The U.S. Supreme Court will consider how to balance the rights of companies to protect patent rights created with their resources against the ability of inventors to move freely between employers in a case to be argued Wednesday.
The high court is reviewing a U.S. Court of Appeals for the Federal Circuit decision holding that the inventor of a surgical device and his current company, Minerva Surgical Inc., can’t argue two patents on the device are invalid to defeat infringement claims by his former employer
The appeals court applied the doctrine of assignor estoppel, which is intended to block an inventor from selling his patent and later saying in court that what he sold was worthless. Minerva is asking the Supreme Court to abolish or severely limit the doctrine to protect inventors’ rights.
Abolishing the doctrine could create uncertainty for companies acquiring intellectual property, attorneys say.
Tech companies see the attack on assignor estoppel as an erosion of their rights to enforce their intellectual property, Baker Botts partner G. Hopkins Guy III said. “Suddenly allowing the inventors to come back and say anything they want to—to assert prior art of any kind against the patent—could be a disaster,” he said.
But the Federal Circuit’s current approach of blocking former employees from challenging even patents that are broader than what the employee assigned is unfair, Kramer Levin Naftalis & Frankel partner Irena Royzman said. “It chills mobility in terms of employees moving from company to company or starting a new company,” she said.
Several amicus briefs, filed by the New York Intellectual Property Law Association, the U.S. solicitor general, and others, are urging the court to find a middle ground.
“The Federal Circuit is applying a complete per se approach which is, if you assigned a patent or a patent application, that’s it, that essentially ends the inquiry,” Royzman, who filed the NYIPLA brief, said. Instead the doctrine should be applied on a case-by-case basis depending on the facts to be fair to both sides, she said.
“Assignor estoppel is a very useful doctrine, and if it’s eliminated completely I don’t think that’s good for the patent law,” said Knobbe Martens partner Joseph R. Re, who filed an amicus brief in his capacity as president of the American Intellectual Property Law Association. “This case it might be one of those circumstances where the doctrine should not apply,” he said. “But that’s no reason to throw the baby out with the bathwater.”
But Snell & Wilmer partner Jeffrey D. Morton thinks the court will “go hard one way or the other.” It’s tough to imagine how the court could craft a workable rule in the middle, he said.
The Supreme Court doesn’t usually take cases to “rubber stamp them and suggest everything’s fine,” Guy said, so it’s reasonable to assume assignor estoppel may be on the chopping block.
Getting rid of the doctrine could create higher costs associated with patent transactions, Morton said.

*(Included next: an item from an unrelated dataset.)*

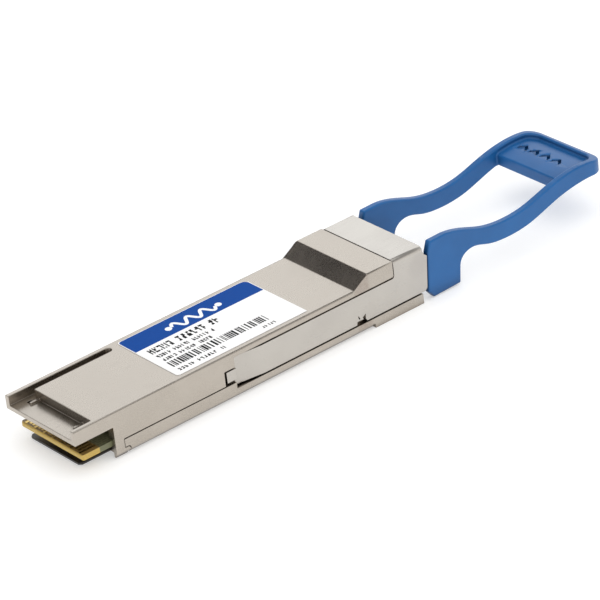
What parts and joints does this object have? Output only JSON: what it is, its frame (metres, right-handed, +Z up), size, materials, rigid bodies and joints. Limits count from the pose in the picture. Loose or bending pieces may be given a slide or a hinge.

There will be a greater emphasis on due diligence by the company buying or acquiring intellectual property to make sure the patents are sound and the inventor was thorough during the prosecution, he said.
Parties might turn to contract law and trade secrets litigation if the court does away with assignor estoppel, Re said. “When the patent law fails, contract law comes in and fills the gap,” he said.
Inventors won’t be totally out of luck if the court maintains the status quo, Morton said. Assignor estoppel doesn’t apply at the patent office to bar inventors from challenging their own patents in inter partes review or ex parte reexamination.
“If they maintain assignor estoppel, I think that there could be a bump in IPRs because that will then be the sole venue for an assignor to challenge patent validity,” Morton said.
The statutes that govern patent office appeals allow a challenge from “any person at any time,” Guy said. “Clearly the inventor qualifies as ‘any person.’”
Guy is concerned about “having the Supreme Court looking through a keyhole at a little problem and being told, ‘Oh my gosh, these poor inventors are just dying to invent and the world won’t let them.’” With the availability of agency reviews to challenge patents, “I don’t see it as being a particularly onerous burden that inventors are suffering under, to be honest,” he said.
Why This Case?
The Supreme Court takes very few cases, and has repeatedly declined to step into areas of patent law where parties constantly complain about confusion, like patent eligible subject matter.
The justices may see this as a discrete issue that they can rectify more easily than something like eligibility, Royzman said.
“This is accessible to them: They’ve heard of equitable doctrines, they’ve heard of estoppel, fair dealing sounds familiar,” she said.
The case could have more impact than an eligibility case. “Once you learn what is and is not patentable you sort of learn to adapt accordingly,” Morton said. “But regardless of your patentable subject matter, there are a lot of intellectual property transactions going on, and this could have a fairly significant effect, especially if they do away with the doctrine.”
Robert N. Hochman of Sidley Austin LLP in Chicago will argue for Minerva. Morgan L. Ratner, assistant to the U.S. solicitor general, will argue for the government as amicus curiae in support of neither party. Matthew M. Wolf of Arnold & Porter LLP in Washington will argue for Hologic.
The case is Minerva Surgical, Inc. v. Hologic, Inc., U.S., No. 20-440, argument 4/21/21.